British Light and Portuguese Heavy cavalry engaged the leftmost French Light cavalry unit. Damaged by the Lights, the cavalry was finished off by the Heavies who then menaced a French Line infantry that quickly went into square. [1:2]
The remaining two French Light cavalry promptly swung round to block any retreat by the Portuguese Heavies. Fire from French Light infantry did damage and the Portuguese fell to the sabres of the French cavalry. The British Light cavalry (what was left of it) was chased off by the other French Light cavalry. [2:2 and that British Light cavalry is down to one block.]
The second Portuguese Heavy engaged one of the French Light cavalry as Allied infantry advanced in the centre. The French fixed bayonets. Two units on the right dealt with the Rifles while two in the centre-right occupied the hills and chased off a British Line. [My "Bayonet Charge" takes the score to 3:2]
The Allies came back stronger in the centre, eliminating one French Line on the hills, but at the cost of General Wallace's life. [4:3] However, pushing further turned into a disaster as a Portuguese Line perished. [Battle back can be a bitch and that lucky die roll takes it to 5:3]

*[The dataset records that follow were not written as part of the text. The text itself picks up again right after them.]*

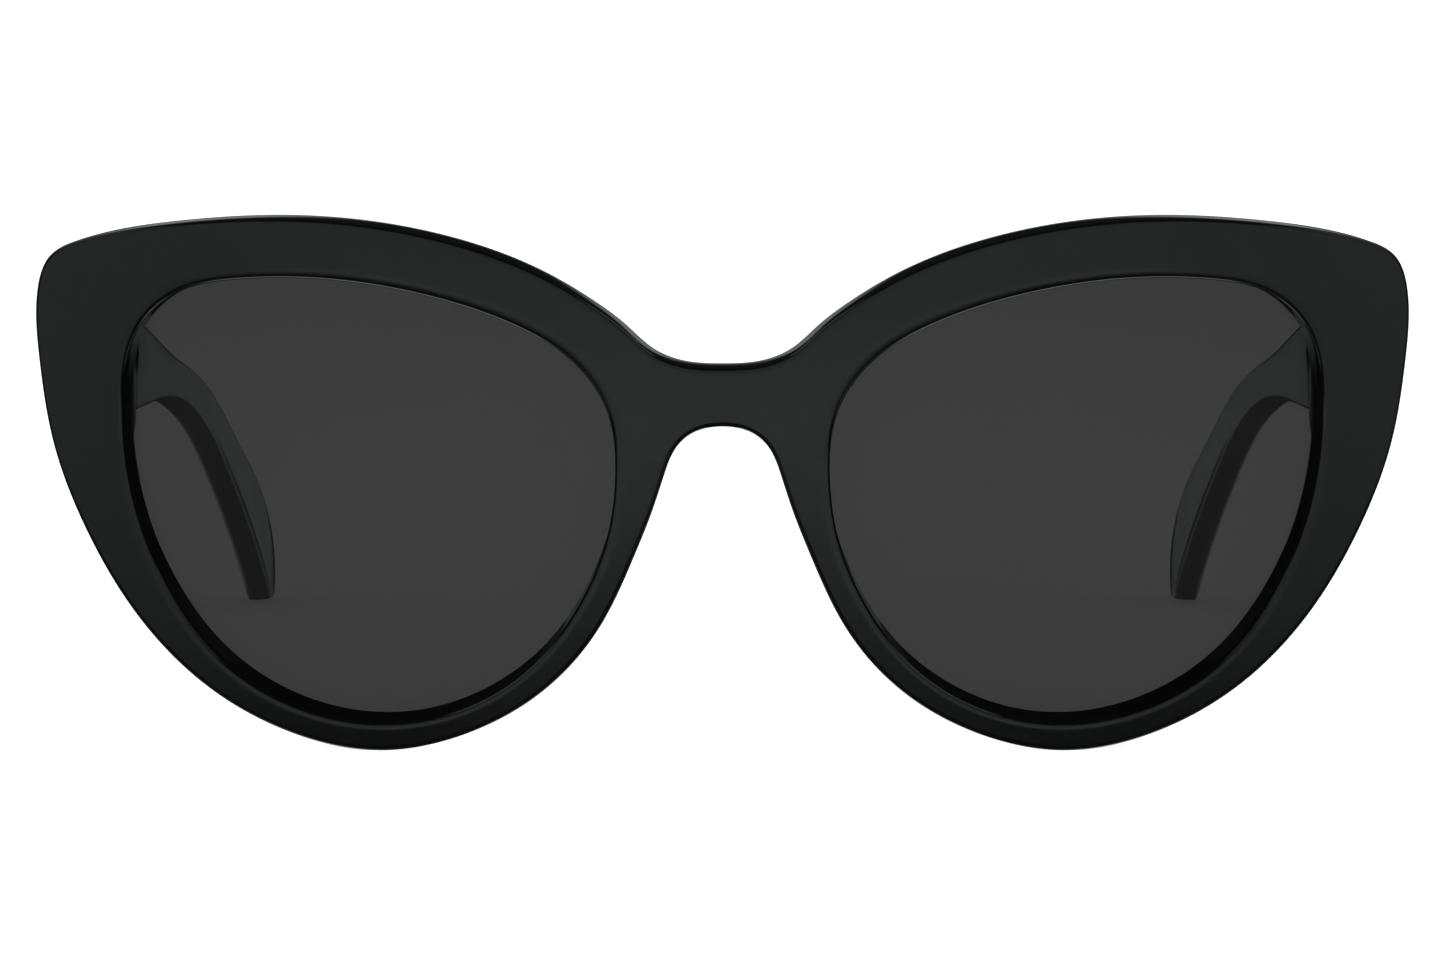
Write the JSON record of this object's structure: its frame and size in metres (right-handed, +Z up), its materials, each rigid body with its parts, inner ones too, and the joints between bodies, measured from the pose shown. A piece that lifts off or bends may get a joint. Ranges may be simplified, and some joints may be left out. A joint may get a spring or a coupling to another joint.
{
  "type": "cat eye sunglasses",
  "caption": "Cat eye sunglasses: bent black acetate front with upswept corners, grey tinted lenses and folding temples with bent ear tips.",
  "frame": {"origin": "on the surface the open glasses stand on, below the middle of their bounding box", "axes": "+X to the wearer's left, -Y the way the front faces, +Y back along the temples, +Z up"},
  "size_m": [0.1424, 0.145, 0.0556],
  "materials": {
    "front_acetate": "polished black acetate",
    "temple_acetate": "polished black acetate",
    "nose_pad_acetate": "polished black acetate, bonded to the rims",
    "lens_tint": "grey tinted lens, smooth both sides",
    "hinge_metal": "fine satin nickel silver",
    "screw_metal": "turned steel",
    "core_metal": "drawn nickel silver strip"
  },
  "bodies": {
    "front": {"front_frame": "front_acetate", "left_lens": "lens_tint", "left_nose_pad": "nose_pad_acetate", "left_front_hinge_leaf": "hinge_metal", "left_front_leaf_screws": "screw_metal", "left_hinge_screw": "screw_metal", "right_lens": "lens_tint", "right_nose_pad": "nose_pad_acetate", "right_front_hinge_leaf": "hinge_metal", "right_front_leaf_screws": "screw_metal", "right_hinge_screw": "screw_metal"},
    "left_temple": {"left_temple": "temple_acetate", "left_temple_core": "core_metal", "left_temple_hinge_leaf": "hinge_metal", "left_temple_leaf_screws": "screw_metal"},
    "right_temple": {"right_temple": "temple_acetate", "right_temple_core": "core_metal", "right_temple_hinge_leaf": "hinge_metal", "right_temple_leaf_screws": "screw_metal"}
  },
  "joints": [
    {"name": "left_temple_fold", "type": "hinge", "parent": "front", "child": "left_temple", "pos_m": [0.0636, -0.05304, 0.03958], "axis": [0, 0.1132, 0.9936], "range_deg": [0, 86]},
    {"name": "right_temple_fold", "type": "hinge", "parent": "front", "child": "right_temple", "pos_m": [-0.0636, -0.05304, 0.03958], "axis": [0, -0.1132, -0.9936], "range_deg": [0, 79]}
  ]
}
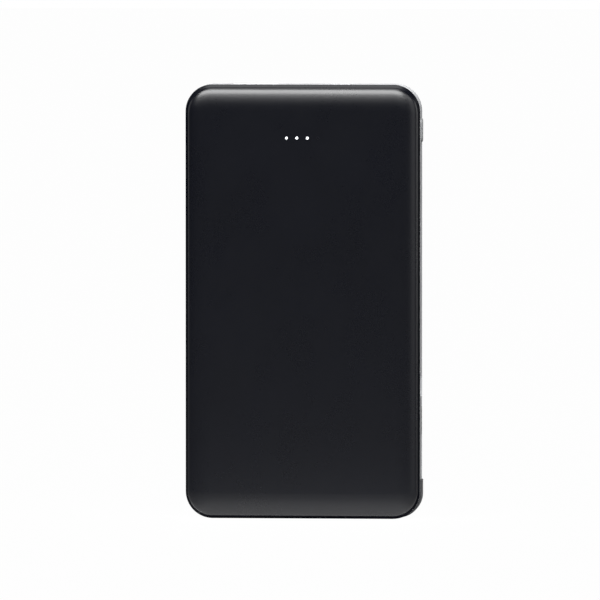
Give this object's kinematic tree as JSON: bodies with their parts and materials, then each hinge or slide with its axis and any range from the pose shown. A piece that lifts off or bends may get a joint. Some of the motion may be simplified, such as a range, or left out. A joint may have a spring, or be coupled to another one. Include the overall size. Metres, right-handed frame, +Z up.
{
  "type": "power bank",
  "caption": "Slim upright power bank with soft black covers, a light grey frame, status lights, a side button and a short charging lead folded round one corner.",
  "frame": {"origin": "middle of the flat bottom edge that it stands on", "axes": "+Z up along the long side, +X to the right seen from the front, the front face looks along -Y"},
  "size_m": [0.0681, 0.015, 0.125],
  "materials": {
    "cover_black": "satin",
    "frame_silver": "satin",
    "lead_rubber": "matt",
    "button_grey": "satin",
    "light_lit": "glowing",
    "light_dark": "smooth",
    "black_plastic": "matt",
    "plated_steel": "bright",
    "contact_gold": "bright",
    "socket_plastic": "matt",
    "board_green": "satin",
    "cell_foil": "satin",
    "foam_white": "matt",
    "wire_red": "satin",
    "capacitor_tan": "satin"
  },
  "bodies": {
    "case": {"board_post_1": "plated_steel", "board_post_2": "plated_steel", "board_screw_1": "plated_steel", "board_screw_2": "plated_steel", "boost_controller": "black_plastic", "cell_front": "cell_foil", "cell_pad_front": "foam_white", "cell_pad_rear": "foam_white", "cell_rear": "cell_foil", "cell_tabs": "contact_gold", "cell_tape": "foam_white", "charge_controller": "black_plastic", "circuit_board": "board_green", "front_cover": "cover_black", "guard_board": "board_green", "input_capacitor": "capacitor_tan", "lead_anchor": "lead_rubber", "lead_ribbon": "lead_rubber", "light_baffle": "black_plastic", "light_chip_1": "light_lit", "light_chip_2": "light_lit", "light_chip_3": "light_lit", "light_chip_4": "light_dark", "light_pipe_1": "light_lit", "light_pipe_2": "light_lit", "light_pipe_3": "light_lit", "light_pipe_4": "light_dark", "mid_frame": "frame_silver", "output_capacitor": "capacitor_tan", "power_inductor": "black_plastic", "power_transistor": "black_plastic", "rear_cover": "cover_black", "switch_body": "black_plastic", "usb_a_contacts": "contact_gold", "usb_a_shell": "plated_steel", "usb_a_tongue": "socket_plastic", "usb_c_contacts": "contact_gold", "usb_c_shell": "plated_steel", "usb_c_tongue": "socket_plastic", "wire_black": "black_plastic", "wire_red": "wire_red"},
    "button": {"side_button": "button_grey", "switch_plunger": "black_plastic"},
    "lead_first_link": {"lead_link_1": "lead_rubber"},
    "lead_second_link": {"lead_link_2": "lead_rubber"},
    "lead_end": {"lead_neck": "lead_rubber", "plug_grip": "frame_silver", "plug_shell": "plated_steel", "plug_core": "socket_plastic"}
  },
  "joints": [
    {"name": "button_press", "type": "slide", "parent": "case", "child": "button", "axis": [-1, 0, 0], "range_m": [0, 0.00025], "stiffness_N_per_m": 200},
    {"name": "lead_bend_root", "type": "hinge", "parent": "case", "child": "lead_first_link", "pos_m": [0.02921, 0, 0.00053], "axis": [0, 1, 0], "range_deg": [0, 30]},
    {"name": "lead_bend_middle", "type": "hinge", "parent": "lead_first_link", "child": "lead_second_link", "pos_m": [0.03226, 0, 0.00229], "axis": [0, 1, 0], "range_deg": [0, 30]},
    {"name": "lead_bend_end", "type": "hinge", "parent": "lead_second_link", "child": "lead_end", "pos_m": [0.03402, 0, 0.00534], "axis": [0, 1, 0], "range_deg": [0, 30]}
  ]
}
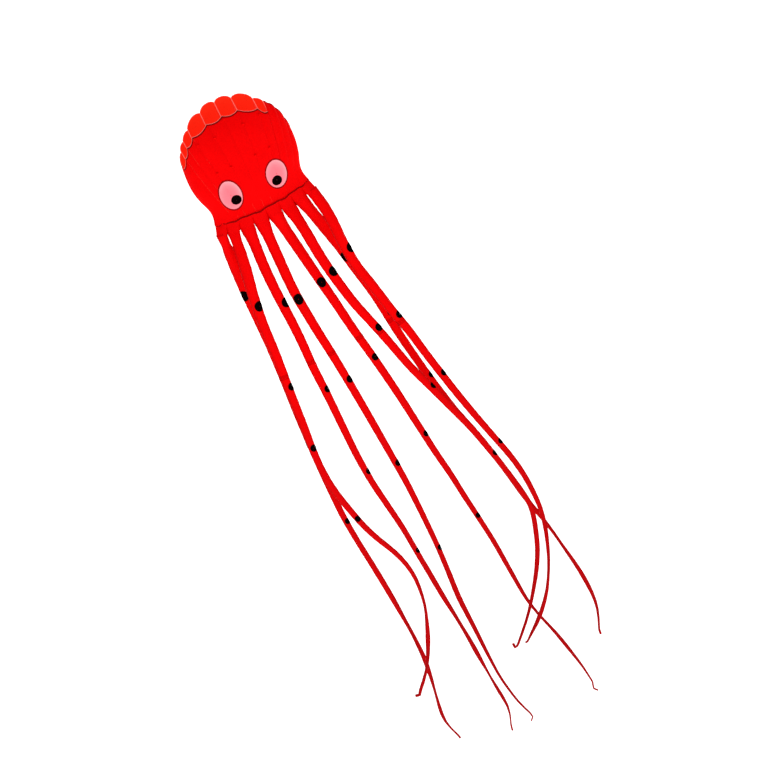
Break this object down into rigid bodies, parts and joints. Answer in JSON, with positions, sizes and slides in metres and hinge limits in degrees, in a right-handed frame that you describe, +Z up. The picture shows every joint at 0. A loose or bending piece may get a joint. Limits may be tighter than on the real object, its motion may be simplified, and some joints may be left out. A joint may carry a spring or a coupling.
{
  "type": "octopus kite",
  "caption": "Frameless wind-filled octopus kite: a cloth head with a row of air mouths, eyes and bridle loops, and long tapering tentacles that swing and bend.",
  "frame": {"origin": "centre of the bore of the middle bridle loop, on the brow of the face", "axes": "+Z up from the tentacles to the crown, the face looks along -Y, +X to the viewer's right"},
  "size_m": [2.2779, 0.4829, 7.9773],
  "materials": {
    "red_ripstop": "ripstop nylon, slight sheen",
    "rib_ripstop": "thin pale ripstop",
    "edge_tape": "folded and stitched tape",
    "eye_cloth": "pale pink ripstop",
    "eye_outline_cloth": "dark red ripstop",
    "black_cloth": "black ripstop",
    "loop_webbing": "woven webbing"
  },
  "bodies": {
    "head": {"back_lip_hem": "edge_tape", "back_skin": "red_ripstop", "bridle_loop_centre": "loop_webbing", "bridle_loops_brow": "loop_webbing", "bridle_loops_cheek": "loop_webbing", "eye_outline_left": "eye_outline_cloth", "eye_outline_right": "eye_outline_cloth", "eye_white_left": "eye_cloth", "eye_white_right": "eye_cloth", "face_lip_hem": "edge_tape", "face_skin": "red_ripstop", "neck_seam_tape": "edge_tape", "pupil_left": "black_cloth", "pupil_right": "black_cloth", "rib_01": "rib_ripstop", "rib_02": "rib_ripstop", "rib_03": "rib_ripstop", "rib_04": "rib_ripstop", "rib_05": "rib_ripstop", "rib_06": "rib_ripstop", "rib_07": "rib_ripstop", "rib_08": "rib_ripstop", "rib_09": "rib_ripstop", "rib_10": "rib_ripstop", "skirt_back": "red_ripstop", "skirt_face": "red_ripstop"},
    "tentacle_1_upper_body": {"tentacle_1_upper": "red_ripstop", "spots_1_upper": "black_cloth"},
    "tentacle_1_lower_body": {"tentacle_1_lower": "red_ripstop", "spots_1_lower": "black_cloth"},
    "tentacle_2_upper_body": {"tentacle_2_upper": "red_ripstop", "spots_2_upper": "black_cloth"},
    "tentacle_2_lower_body": {"tentacle_2_lower": "red_ripstop", "spots_2_lower": "black_cloth"},
    "tentacle_3_upper_body": {"tentacle_3_upper": "red_ripstop", "spots_3_upper": "black_cloth"},
    "tentacle_3_lower_body": {"tentacle_3_lower": "red_ripstop", "spots_3_lower": "black_cloth"},
    "tentacle_4_upper_body": {"tentacle_4_upper": "red_ripstop", "spots_4_upper": "black_cloth"},
    "tentacle_4_lower_body": {"tentacle_4_lower": "red_ripstop", "spots_4_lower": "black_cloth"},
    "tentacle_5_upper_body": {"tentacle_5_upper": "red_ripstop", "spots_5_upper": "black_cloth"},
    "tentacle_5_lower_body": {"tentacle_5_lower": "red_ripstop", "spots_5_lower": "black_cloth"},
    "tentacle_6_upper_body": {"tentacle_6_upper": "red_ripstop", "spots_6_upper": "black_cloth"},
    "tentacle_6_lower_body": {"tentacle_6_lower": "red_ripstop", "spots_6_lower": "black_cloth"},
    "tentacle_7_upper_body": {"tentacle_7_upper": "red_ripstop", "spots_7_upper": "black_cloth"},
    "tentacle_7_lower_body": {"tentacle_7_lower": "red_ripstop", "spots_7_lower": "black_cloth"},
    "tentacle_8_upper_body": {"tentacle_8_upper": "red_ripstop", "spots_8_upper": "black_cloth"},
    "tentacle_8_lower_body": {"tentacle_8_lower": "red_ripstop", "spots_8_lower": "black_cloth"}
  },
  "joints": [
    {"name": "tentacle_1_root", "type": "hinge", "parent": "head", "child": "tentacle_1_upper_body", "pos_m": [-0.56, 0.1859, -1.232], "axis": [1, 0, 0], "range_deg": [0, 25]},
    {"name": "tentacle_1_bend", "type": "hinge", "parent": "tentacle_1_upper_body", "child": "tentacle_1_lower_body", "pos_m": [-0.6525, 0.2739, -3.496], "axis": [1, 0, 0], "range_deg": [0, 30]},
    {"name": "tentacle_2_root", "type": "hinge", "parent": "head", "child": "tentacle_2_upper_body", "pos_m": [-0.424, 0.1859, -1.248], "axis": [1, 0, 0], "range_deg": [-25, 0]},
    {"name": "tentacle_2_bend", "type": "hinge", "parent": "tentacle_2_upper_body", "child": "tentacle_2_lower_body", "pos_m": [-0.6525, 0.0979, -3.496], "axis": [1, 0, 0], "range_deg": [-30, 0]},
    {"name": "tentacle_3_root", "type": "hinge", "parent": "head", "child": "tentacle_3_upper_body", "pos_m": [-0.262, 0.1859, -1.26], "axis": [1, 0, 0], "range_deg": [-18, 18]},
    {"name": "tentacle_3_bend", "type": "hinge", "parent": "tentacle_3_upper_body", "child": "tentacle_3_lower_body", "pos_m": [-0.2638, 0.1859, -3.496], "axis": [1, 0, 0], "range_deg": [-20, 20]},
    {"name": "tentacle_4_root", "type": "hinge", "parent": "head", "child": "tentacle_4_upper_body", "pos_m": [-0.088, 0.1859, -1.274], "axis": [1, 0, 0], "range_deg": [-18, 18]},
    {"name": "tentacle_4_bend", "type": "hinge", "parent": "tentacle_4_upper_body", "child": "tentacle_4_lower_body", "pos_m": [0.0235, 0.1859, -3.496], "axis": [1, 0, 0], "range_deg": [-20, 20]},
    {"name": "tentacle_5_root", "type": "hinge", "parent": "head", "child": "tentacle_5_upper_body", "pos_m": [0.082, 0.1859, -1.274], "axis": [1, 0, 0], "range_deg": [0, 25]},
    {"name": "tentacle_5_bend", "type": "hinge", "parent": "tentacle_5_upper_body", "child": "tentacle_5_lower_body", "pos_m": [0.4188, 0.2739, -3.496], "axis": [1, 0, 0], "range_deg": [0, 30]},
    {"name": "tentacle_6_root", "type": "hinge", "parent": "head", "child": "tentacle_6_upper_body", "pos_m": [0.25, 0.1859, -1.262], "axis": [1, 0, 0], "range_deg": [-25, 0]},
    {"name": "tentacle_6_bend", "type": "hinge", "parent": "tentacle_6_upper_body", "child": "tentacle_6_lower_body", "pos_m": [0.6908, 0.0979, -3.496], "axis": [1, 0, 0], "range_deg": [-30, 0]},
    {"name": "tentacle_7_root", "type": "hinge", "parent": "head", "child": "tentacle_7_upper_body", "pos_m": [0.406, 0.1859, -1.248], "axis": [1, 0, 0], "range_deg": [0, 25]},
    {"name": "tentacle_7_bend", "type": "hinge", "parent": "tentacle_7_upper_body", "child": "tentacle_7_lower_body", "pos_m": [0.8084, 0.2739, -3.496], "axis": [1, 0, 0], "range_deg": [0, 30]},
    {"name": "tentacle_8_root", "type": "hinge", "parent": "head", "child": "tentacle_8_upper_body", "pos_m": [0.562, 0.1859, -1.233], "axis": [1, 0, 0], "range_deg": [-25, 0]},
    {"name": "tentacle_8_bend", "type": "hinge", "parent": "tentacle_8_upper_body", "child": "tentacle_8_lower_body", "pos_m": [0.9263, 0.0979, -3.496], "axis": [1, 0, 0], "range_deg": [-30, 0]}
  ]
}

Allied forces advanced on their centre-right, the Portuguese Heavies moving up on to the hill. Meanwhile, the remnants of the British Lights moved into the centre to take out the battered [one block] French artillery. [5:4]
The French Light cavalry swung round the hill to cut off any retreat for the Portuguese Heavies who were then engaged by the muskets of three French infantry units... [6:4]
This was another tough fight that left the Allies still holding the centre of the battlefield in force while the French had both flanks. But the casualties gave the battle to the French, leaving our aggregate score at 12:7.
Initial moves on the French right were intended to clear a route for the cavalry to get onto the battlefield. The British Rifles and Light infantry promptly popped up onto the hills opposite and sent the French infantry back again.
Seeing the British Light on the hills, a French Line infantry unit headed towards them from the centre. British Line infantry under General Wallace joined the Lights and sharp volleys sent the bold Frenchmen packing with substantial casualties. However, the French now had two artillery units on the hills, facing the British infantry.
The French Line infantry between the guns, led by General Maucune, now marched forward, allowing a Light cavalry unit to thunder through the gap and attack the British Light infantry with the artillery opening up in support. Bolstered by support on both sides and seeing the cavalry struggling to attack uphill, the British Lights declined to form square. And were ridden down. [Just one block left.]
However, the British counter-attack destroyed the cavalry (go Rifles!) and damaged the advanced French Line. [First blood to the Allies 1:0]
General Maucune led his men forward in the wake of the cavalry, but only succeeded in pushing what was left of the British Lights off the hills and leaving himself sandwiched between the Rifles and General Wallace Line infantry. They didn't last long, but Maucune was able to get away. [2:0]
French forces then advanced in the centre, while the Allied cavalry moved forward on (their) right. The French Light cavalry swung across from the centre behind General Wallace while French Line attacked him from the front and further French line fired at the Portuguese Light infantry in the centre, causing casualties. The result was the demolition of Wallace's men, the General falling with them. However, what was left of the British Light infantry saved themselves by forming (a very small) square as the French cavalry tried to exploit their advantage. [2:2]
A fresh British Line engaged the French Light cavalry, which retired, as did the battered Portuguese Lights. The French Line infantry that had backed the cavalry advanced onto the hills to remove the plucky British Lights, still in square. [2:3]
However, the advanced French Line didn't last long. First riddled by Rifle fire, then finished off by the Line infantry. And on the (Allied) right, the Portuguese Heavy cavalry advanced to force a French Light unit into square on the hills here. [3:3]
Volleys from advancing French Line units forced the Portuguese cavalry back. The French Lights chased them as the Line units continued forward behind them and just managed to survive [down to one block] concerted musketry from Allied infantry and artillery.
The rest of the Allied cavalry then got into the action, riding down the remnants of the Light infantry and forcing both Line units back. [4:3] The Allied cavalry pressed the attack, both French units finally forming square in defence.
As Allied infantry advanced on the French units kept in square by the cavalry, French Light cavalry again attacked the hills on their right. Volleys removed one French Line in square while the French Light faltered against the British square. [5:3]
It seemed the antics of the French Light cavalry were a distraction as the whole of the French right wing suddenly bore down on the British Rifles. (Evert had a "Grande Manoeuvre"]
However, the final action of the battle took place on the (French) left as Allied infantry and cavalry annihilated the second square. [6:3]
Phew! Had I not managed the finish the game, that "Grande Manoeuvre" had put a very different complexion on things - Evert could have taken out three units in his next turn (cards allowing). A good fight all the way, though.